Kirchheim

„Hier steckt Kultur an - nicht Corona“

Konzert Das Ensemble „Fracklos“ begeistert im Alten Gemeindehaus in Kirchheim mit einer musikalischen Reise durch die unterschiedlichsten Länder, Genres und Tempi. Von Anja Schulenburg

Trotz Mindestabstand überwiegt die Spielfreude beim Ensemble „Fracklos“.Foto: Anja Schulenburg
Trotz Mindestabstand überwiegt die Spielfreude beim Ensemble „Fracklos“. Foto: Anja Schulenburg

Im Kirchheimer Gemeindesaal weht ein laues Lüftchen, die Fenster stehen offen. Für die meisten der 40 erlaubten Gäste ist es das erste Konzert seit Langem. Sie sitzen in Gruppen auf Lücke, immer wieder bleiben Stühle frei. „Wir haben dennoch voll bestuhlt, dass man sich trotzdem wohlfühlen und Spaß haben kann“, erklärt Florian Stegmaier von der Volkshochschule (VHS), „hier steckt Kultur an - nicht Corona. Das Konzert soll ein Zeichen sein, dass es weitergeht.“

Als die Musiker des Ensembles „Fracklos“ schließlich den Raum betreten und ihre Plätze - logischerweise ebenfalls mit Mindestabstand zueinander - einnehmen, entlädt sich die bisherige Zurückhaltung in freudigem Applaus. Nach dem letzten 20-Uhr-Glockenschlag der Martinskirche beginnen die Künstler mit „Ungarisch“ von Jo Kürmann, einem Musikstück, das die letzten Monate musikalisch in sich zu tragen scheint und widerspiegelt - mollige Melancholie gepaart mit Wut und Verzweiflung, in optimistischen Dur-Tönen endend.

Sänger Christoph Schimeczek, der charmant mit kleinen Episoden zu den Musikstücken durch den Abend führt, begrüßt die Gäs­te und lädt sie zum Träumen ein: „Lassen Sie heute einfach jegliche Vernunft hinter sich, wir nehmen Sie mit auf eine fantasievolle Reise.“ Ein Raunen erfüllt den Saal, und die Teilnehmer gehen gedanklich auf eine Exkursion durch die unterschiedlichsten Länder, Genres und Tempi. Man wird Teil einer Karawane, die mit einem musikalischen Überraschungsmoment verschwindet, Zeuge eines Mordes in Piero Trombettas Kriminal-Tango und revolutionär in Theo Mackeben‘s „Die Nacht ist nicht allein zum Schlafen da“.

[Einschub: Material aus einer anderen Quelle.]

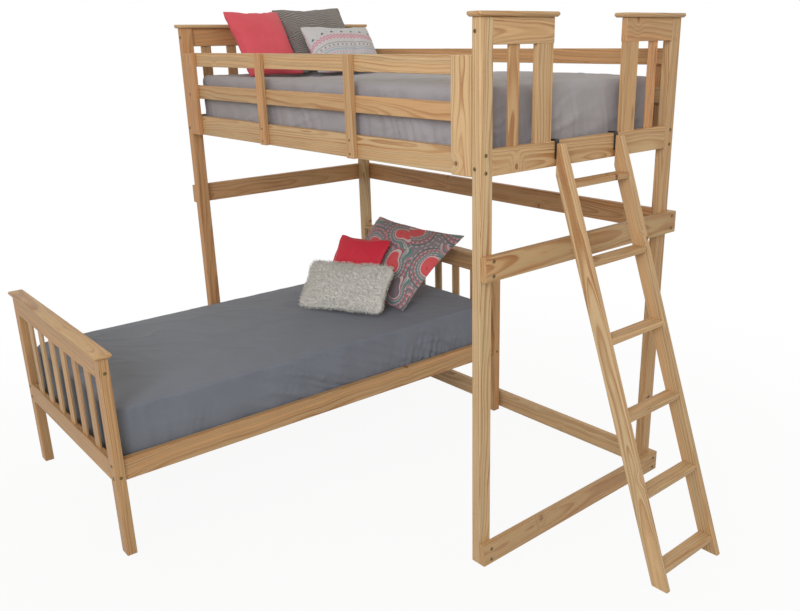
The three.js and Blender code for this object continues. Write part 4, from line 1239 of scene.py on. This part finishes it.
studio_floor = bpy.data.materials.new("white studio floor")
tree = emptied(studio_floor)
paint = add(tree, "BsdfDiffuse", [(0.6, 0.6, 0.6, 1)])
glow = add(tree, "Emission", [(1, 1, 1, 1), 1.0])
where = add(tree, "TexCoord").outputs["Object"]
reach = add(tree, "VectorMath LENGTH", [where])
share = add(tree, "MapRange", [reach, 1.0, 3.2, 0.93, 1.0])
lit = add(tree, "MixShader", [share, paint, glow])
add(tree, "OutputMaterial", [show(tree, lit, paint)])
mesh = bpy.data.meshes.new("floor")
mesh.from_pydata([(-9, -9, 0), (9, -9, 0), (9, 9, 0), (-9, 9, 0)], [], [[0, 1, 2, 3]])
mesh.materials.append(studio_floor)
shown("floor", mesh)

LAMP_PLACE, LAMP_TARGET = Vector((3.0, -3.6, 3.2)), Vector((0.4, 0.2, 1.8))
soft_box = bpy.data.lights.new("key", "AREA")
soft_box.size, soft_box.energy, soft_box.spread = 2.4, 36, math.radians(90)
soft_box.color = (0.97, 1, 1.12)
aim = (LAMP_TARGET - LAMP_PLACE).to_track_quat("-Z", "Y").to_matrix().to_4x4()
shown("key", soft_box).matrix_world = Matrix.Translation(LAMP_PLACE) @ aim

PHOTO_WIDE, PHOTO_HIGH = 800, 611
FOCAL_PX, MIDDLE_PX = 831.03, (437.05, 323.9)
SENSOR = 36
AZIMUTH, ELEVATION, ROLL = math.radians(48.44), math.radians(-19.01), math.radians(-0.87)
right = Vector((math.cos(AZIMUTH), math.sin(AZIMUTH), 0))
ahead = Vector((-right.y * math.cos(ELEVATION), right.x * math.cos(ELEVATION), math.sin(ELEVATION)))
up = right.cross(ahead)
right, up = (right * math.cos(ROLL) + up * math.sin(ROLL), up * math.cos(ROLL) - right * math.sin(ROLL))
lens = bpy.data.cameras.new("camera")
lens.lens, lens.sensor_width = SENSOR * FOCAL_PX / PHOTO_WIDE, SENSOR
lens.shift_x = (PHOTO_WIDE / 2 - MIDDLE_PX[0]) / PHOTO_WIDE
lens.shift_y = (MIDDLE_PX[1] - PHOTO_HIGH / 2) / PHOTO_WIDE
camera = shown("camera", lens)
turn = Matrix((right, up, -ahead)).transposed().to_4x4()
camera.matrix_world = Matrix.Translation((2.5845, -1.9015, 1.836)) @ turn
bpy.context.scene.camera = camera
bpy.context.scene.view_settings.view_transform = "Standard"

Wer also lediglich seichte Kaffeehausmusik erwartet hatte, wird an diesem Abend schnell eines Besseren belehrt. Denn sei es die Prinzessin auf dem persischen Markt, die die Zuhörer durch die leidenschaftliche Interpretation von Cellistin Ewa Staszewska vor ihrem inneren Auge sehen, oder die faszinierenden Geigenklänge von Walter Töws im japanischen Laternentanz durch Pianistin Elena Wackenhut.

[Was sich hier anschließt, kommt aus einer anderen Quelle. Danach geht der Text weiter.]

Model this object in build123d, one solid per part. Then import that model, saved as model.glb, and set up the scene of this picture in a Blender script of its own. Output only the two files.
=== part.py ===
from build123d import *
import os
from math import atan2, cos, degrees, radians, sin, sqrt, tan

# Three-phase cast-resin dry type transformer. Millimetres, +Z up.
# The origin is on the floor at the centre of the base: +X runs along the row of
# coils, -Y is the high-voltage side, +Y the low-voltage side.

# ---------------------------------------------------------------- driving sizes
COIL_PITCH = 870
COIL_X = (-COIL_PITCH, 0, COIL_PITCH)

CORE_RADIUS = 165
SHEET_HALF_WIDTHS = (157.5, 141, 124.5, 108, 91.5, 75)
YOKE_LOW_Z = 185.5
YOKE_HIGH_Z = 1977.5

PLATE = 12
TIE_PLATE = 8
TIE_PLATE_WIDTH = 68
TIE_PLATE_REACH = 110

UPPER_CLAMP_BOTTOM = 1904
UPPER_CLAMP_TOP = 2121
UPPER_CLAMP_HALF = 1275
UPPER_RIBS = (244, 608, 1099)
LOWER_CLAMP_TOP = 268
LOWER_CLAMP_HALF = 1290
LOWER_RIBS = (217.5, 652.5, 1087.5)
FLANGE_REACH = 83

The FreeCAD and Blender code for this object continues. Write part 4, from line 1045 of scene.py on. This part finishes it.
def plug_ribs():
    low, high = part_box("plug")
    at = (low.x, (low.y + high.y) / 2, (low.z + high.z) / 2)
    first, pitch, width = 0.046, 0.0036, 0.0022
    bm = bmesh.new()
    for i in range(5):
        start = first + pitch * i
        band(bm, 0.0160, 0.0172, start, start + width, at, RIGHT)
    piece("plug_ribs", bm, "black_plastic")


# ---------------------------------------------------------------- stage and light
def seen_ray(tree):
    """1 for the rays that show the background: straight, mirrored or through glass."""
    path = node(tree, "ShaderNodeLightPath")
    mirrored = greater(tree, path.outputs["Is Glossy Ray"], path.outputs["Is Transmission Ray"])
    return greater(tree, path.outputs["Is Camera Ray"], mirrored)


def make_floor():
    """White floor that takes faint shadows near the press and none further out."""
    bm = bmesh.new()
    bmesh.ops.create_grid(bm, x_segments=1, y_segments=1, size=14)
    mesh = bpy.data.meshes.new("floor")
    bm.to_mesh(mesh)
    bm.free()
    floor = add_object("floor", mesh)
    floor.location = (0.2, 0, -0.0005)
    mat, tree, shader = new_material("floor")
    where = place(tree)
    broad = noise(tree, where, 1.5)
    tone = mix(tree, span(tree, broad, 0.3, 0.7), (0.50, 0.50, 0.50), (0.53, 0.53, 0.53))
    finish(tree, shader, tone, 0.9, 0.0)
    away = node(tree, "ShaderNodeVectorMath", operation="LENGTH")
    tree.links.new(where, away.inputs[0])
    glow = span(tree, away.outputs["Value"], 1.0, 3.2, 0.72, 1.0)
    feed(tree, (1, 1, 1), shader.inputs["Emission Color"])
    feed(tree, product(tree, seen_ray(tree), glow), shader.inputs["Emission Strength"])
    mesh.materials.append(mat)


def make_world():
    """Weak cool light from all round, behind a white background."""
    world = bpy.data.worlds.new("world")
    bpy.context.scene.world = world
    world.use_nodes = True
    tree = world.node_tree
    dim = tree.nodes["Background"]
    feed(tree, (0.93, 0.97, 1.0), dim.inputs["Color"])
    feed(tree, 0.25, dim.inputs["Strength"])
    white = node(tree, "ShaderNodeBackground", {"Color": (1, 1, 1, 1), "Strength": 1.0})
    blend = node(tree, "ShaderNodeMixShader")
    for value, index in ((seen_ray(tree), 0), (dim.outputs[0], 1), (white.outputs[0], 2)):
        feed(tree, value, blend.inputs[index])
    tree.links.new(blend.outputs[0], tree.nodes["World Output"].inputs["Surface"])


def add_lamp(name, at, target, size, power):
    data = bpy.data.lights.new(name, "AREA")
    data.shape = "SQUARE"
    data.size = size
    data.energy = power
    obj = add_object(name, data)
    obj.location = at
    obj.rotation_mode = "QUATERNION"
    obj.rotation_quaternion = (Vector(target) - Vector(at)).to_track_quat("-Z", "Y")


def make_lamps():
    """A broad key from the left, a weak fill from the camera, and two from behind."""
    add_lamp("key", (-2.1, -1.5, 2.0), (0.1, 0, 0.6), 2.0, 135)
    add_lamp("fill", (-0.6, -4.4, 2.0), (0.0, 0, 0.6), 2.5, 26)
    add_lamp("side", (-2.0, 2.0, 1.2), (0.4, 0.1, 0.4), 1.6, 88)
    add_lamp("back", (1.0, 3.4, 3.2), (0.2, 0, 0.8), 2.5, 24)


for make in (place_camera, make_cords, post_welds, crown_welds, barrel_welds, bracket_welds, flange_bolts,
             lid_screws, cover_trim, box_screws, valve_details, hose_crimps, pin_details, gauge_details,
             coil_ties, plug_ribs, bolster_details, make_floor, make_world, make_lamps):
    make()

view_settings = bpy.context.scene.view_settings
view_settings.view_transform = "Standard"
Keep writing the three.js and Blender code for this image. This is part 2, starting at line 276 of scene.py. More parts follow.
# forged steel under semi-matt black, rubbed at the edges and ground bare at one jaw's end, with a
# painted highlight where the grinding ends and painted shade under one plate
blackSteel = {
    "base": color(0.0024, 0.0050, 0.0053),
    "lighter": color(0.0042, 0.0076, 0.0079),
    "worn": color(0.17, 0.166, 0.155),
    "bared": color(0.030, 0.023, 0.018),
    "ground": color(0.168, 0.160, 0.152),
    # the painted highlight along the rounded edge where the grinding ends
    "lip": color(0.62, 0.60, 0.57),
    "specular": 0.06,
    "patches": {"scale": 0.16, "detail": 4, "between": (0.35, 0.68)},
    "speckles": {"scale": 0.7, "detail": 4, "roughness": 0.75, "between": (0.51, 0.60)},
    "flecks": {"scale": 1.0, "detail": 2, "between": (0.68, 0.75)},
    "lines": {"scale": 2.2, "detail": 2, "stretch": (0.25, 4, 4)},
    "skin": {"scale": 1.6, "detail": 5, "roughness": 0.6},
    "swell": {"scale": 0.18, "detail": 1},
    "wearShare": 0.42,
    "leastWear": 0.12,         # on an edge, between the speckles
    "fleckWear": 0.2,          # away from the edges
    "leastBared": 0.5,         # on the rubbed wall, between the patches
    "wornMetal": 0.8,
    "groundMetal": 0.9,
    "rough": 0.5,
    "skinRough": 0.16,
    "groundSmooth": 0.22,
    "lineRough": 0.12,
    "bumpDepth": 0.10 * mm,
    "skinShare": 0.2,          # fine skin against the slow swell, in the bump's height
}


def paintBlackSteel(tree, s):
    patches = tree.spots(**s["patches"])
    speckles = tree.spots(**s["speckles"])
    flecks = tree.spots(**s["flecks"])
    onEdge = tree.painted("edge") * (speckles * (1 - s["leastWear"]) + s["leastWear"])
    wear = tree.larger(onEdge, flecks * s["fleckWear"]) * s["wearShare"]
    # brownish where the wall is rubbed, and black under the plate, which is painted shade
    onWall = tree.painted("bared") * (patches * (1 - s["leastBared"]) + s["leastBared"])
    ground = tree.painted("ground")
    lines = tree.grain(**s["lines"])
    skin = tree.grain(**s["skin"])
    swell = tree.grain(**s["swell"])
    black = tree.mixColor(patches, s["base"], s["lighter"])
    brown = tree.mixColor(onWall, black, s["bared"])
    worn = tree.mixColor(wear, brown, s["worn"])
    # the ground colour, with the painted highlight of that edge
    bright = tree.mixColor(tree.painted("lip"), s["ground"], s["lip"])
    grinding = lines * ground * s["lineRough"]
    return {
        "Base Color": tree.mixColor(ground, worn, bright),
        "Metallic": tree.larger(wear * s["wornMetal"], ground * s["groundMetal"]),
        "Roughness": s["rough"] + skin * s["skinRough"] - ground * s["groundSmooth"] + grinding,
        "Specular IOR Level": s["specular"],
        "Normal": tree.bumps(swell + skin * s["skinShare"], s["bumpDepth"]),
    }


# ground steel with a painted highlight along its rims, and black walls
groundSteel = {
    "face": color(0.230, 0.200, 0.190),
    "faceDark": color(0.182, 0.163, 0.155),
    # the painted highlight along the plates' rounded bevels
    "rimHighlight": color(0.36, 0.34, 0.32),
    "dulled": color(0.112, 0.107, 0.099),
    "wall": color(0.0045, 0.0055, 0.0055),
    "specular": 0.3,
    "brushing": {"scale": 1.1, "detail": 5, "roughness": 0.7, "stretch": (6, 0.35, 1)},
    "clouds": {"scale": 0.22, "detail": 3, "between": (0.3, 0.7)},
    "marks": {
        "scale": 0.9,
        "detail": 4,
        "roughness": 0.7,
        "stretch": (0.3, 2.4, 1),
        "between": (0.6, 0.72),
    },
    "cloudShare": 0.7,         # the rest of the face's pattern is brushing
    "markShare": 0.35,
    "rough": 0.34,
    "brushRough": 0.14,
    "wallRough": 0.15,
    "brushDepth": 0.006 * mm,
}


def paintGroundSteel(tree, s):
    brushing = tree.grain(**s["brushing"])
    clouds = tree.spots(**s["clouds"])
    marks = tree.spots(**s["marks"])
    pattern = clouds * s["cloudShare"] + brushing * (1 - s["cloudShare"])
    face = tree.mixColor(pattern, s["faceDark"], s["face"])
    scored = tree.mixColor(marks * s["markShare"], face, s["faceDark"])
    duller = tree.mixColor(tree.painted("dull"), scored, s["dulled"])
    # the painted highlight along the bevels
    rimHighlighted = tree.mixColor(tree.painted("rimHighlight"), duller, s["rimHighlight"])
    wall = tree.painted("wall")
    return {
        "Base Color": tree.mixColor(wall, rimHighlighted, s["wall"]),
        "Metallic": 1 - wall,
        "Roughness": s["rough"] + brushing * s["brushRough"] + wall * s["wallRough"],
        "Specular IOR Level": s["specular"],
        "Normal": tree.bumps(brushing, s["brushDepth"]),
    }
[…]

Thomas Reil, der sich während des Corona-Lockdowns das Querflötenspiel selbst beibrachte und erstmalig damit brillierte, gibt Gerhard Winklers „Clarina“ auf der Klarinette ein wunderbares Gesicht. Schließt man die Augen, hat man, je nach Dynamik, ein scheinbar zehnköpfiges Orches­ter oder einen Solisten vor sich - und das nach monatelanger Pause, in der nicht geprobt werden durfte. Die Spielfreude seitens der Musiker ist nicht zuletzt deshalb umso größer. Dieser Eindruck bestätigt sich, als sich die Musiker mit ihrer zweiten Zugabe „Grastuno Bal“ dem Programm das musikalische I-Tüpfelchen aufsetzen und das Publikum beschwingt in die Nacht entlassen.